Lastly, there is this perception that there is no standard in coding, monkey/dumb coders, etc. There are bad architects, civil engineers (see bridge condition in the US) , etc in every profession who don’t follow guidelines. Coder s just happen to get away with it a lot more, but to say there aren’t any guidelines is completely false. Lets say your making a search algorithm that uses a binary tree. There are many guidelines to follow. Of course there are no standard guildelines, because each platform has its own guidelines, but you can compare this to city building codes, which vary from county to county.
I believe the term of art for building codes in software is “Design Patterns”. There are certain patterns that reoccur and these patterns can be reused to solve unique problems in ways that can be complex, but because they follow a well known pattern can be followed by others. That is the standard that is out there. Going beyond the level of design patterns does not work because software programming should never write the same thing twice. Unfortunately, various intellectual property laws combined with corporate legal department policies that can make using opwn source solutions difficult result in that happening all the time, so many opportunities for a mistake to be made just writing the same operation over and over.
Transaprency in software development means you make the code base available to all developers as much as possible. This provides greater reuse and greater visibility thus preventing the rewriting of the same thing described above while putting more eyeballs on things. I don’t understand this separation of UI, code, and data described they are all the same thing and any good software project is working all of these aspects together. Of course, many software projects are not “good” they artificially separate development into many components at a much finer level than UI, code, and data and assign developers to each of these components in the mistaken belief that deep understanding of a narrow component is better than a broad but more shallow understanding of the entire application. Then, spend a bunch of time trying to specify how all of those should work together in requirements and design documents. Then, all the various developers go work and try to build their components according to these documents. Then, at the end assemble it together in a massive unrecoverable failure of a software project.
Isolation of complexity does not mean a whole lot. I prefer design for testability. You design and develop in a way that makes each piece testable as a single unit. Then, you can have a good idea that each of those pieces work. As you assemble many small pieces to create complexity, then those assenblies need to be easily testable. When those tests fail, it is much easier to identify the problem because you can have confidence in the behavior of the smaller pieces. Even if all of that misses a use case, when a user facing problem occurs the unit tests exclude certain possibilities for the source of the error and provide a framework to use to replicate the missed use case and identify the problem.
“I prefer design for testability.”
This is key. You do whatever tricks you again to get things as correct as possible up front (OO, good languages, nice design, Agile development, SCRUM on steroids, code reviews, experience experience experience).
Ultimately though I think the best humans can do is to bumble along, detect their mistakes and keep trying to fix things.
The best programmers I believe are the vigilant ones.

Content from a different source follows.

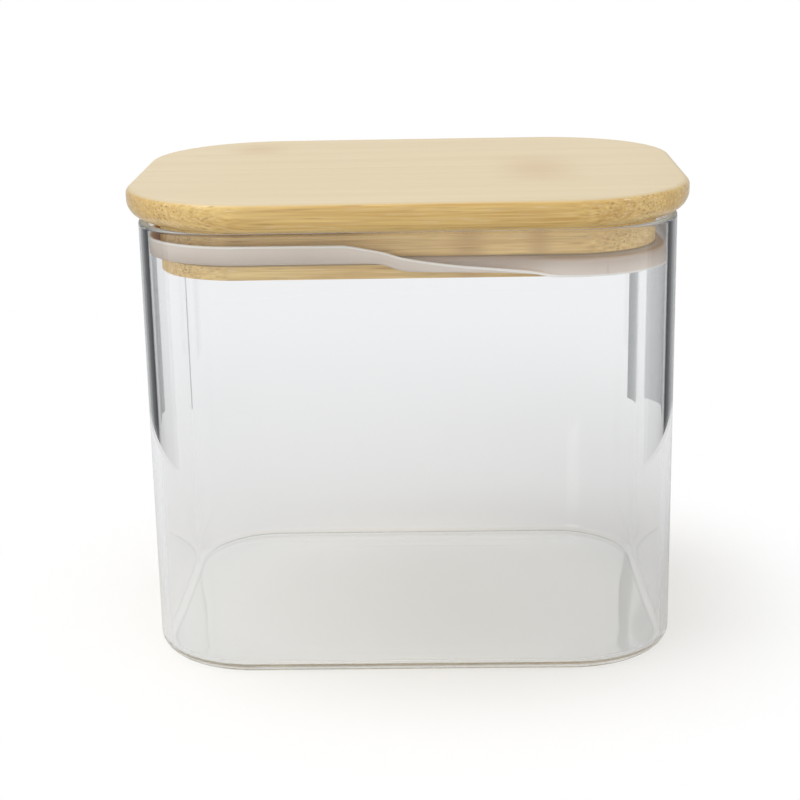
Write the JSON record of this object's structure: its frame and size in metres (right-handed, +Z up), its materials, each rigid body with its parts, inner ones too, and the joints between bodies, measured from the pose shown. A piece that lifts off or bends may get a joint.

The idea of finally fixing software if we can just get the proper lego blocks in place is not a new one, and it is well-intentioned. There have been many attempts to do so, usually leading into formal methods.
I don’t think it is possible though.
I don’t think we (as in the human species) have the ability to even define what those lego blocks should be. Whatever set we come up with will suffer from the same old bugs we ran into now just as soon as we use those lego blocks in new and unexpected ways that violate their assumptions.
Hmm, I recall writing something similar in comp.risks some years ago. [Digging].Yes, from Risks 23.74 (http://catless.ncl.ac.uk/Risks/23.74.html#subj2.6). I was responding to an article proposing to improve software reliability through the use of the appropriate components (i.e. lego blocks):
> If you have small components that you know are right, and you then combine
> those components to manipulate each other according to their published
> interface specifications, the results should be consistently correct. The
> results will be predictable, the usage will be consistent every time.
This is false. The results will not necessarily be correct at all. “Know are right” is not possible except in very specific and controlled contexts.
When components are used in new situations, any existing assumptions cannot be relied on at all, without tedious and careful work to reestablish them.
Software components are not physical components. They do not scale the same way.
That the software industry does not offer the same reliability and quality as physically engineered products is not because software practitioners are pulling at fast one (although they often are, but for different reasons).
They don’t offer the same guarantees, not because they don’t want to, but because they cannot. Getting software right is hard. Very hard. So hard that even really really smart people are not willing to be on the hook for it.
Customers have to tolerate software with mistakes, because that is the only way they can get affordable software at all. If they insisted on the same guarantees, they wouldn’t be able to pay for it.
Yes, we need to make better software. We need to try. Things can be improved. They must be. The current situation is not acceptable.
But it is not easy. Humans don’t seem to be good at it.
I just found this wonderful quote in the same risks article (http://catless.ncl.ac.uk/Risks/23.74.html#subj2.11):
Years ago I quoted to an architect Weinberg’s line that “If architects built buildings as programmers build programs, the first woodpecker to come along would destroy civilization.” “Oh,” she said, “but that’s just how they do build them.”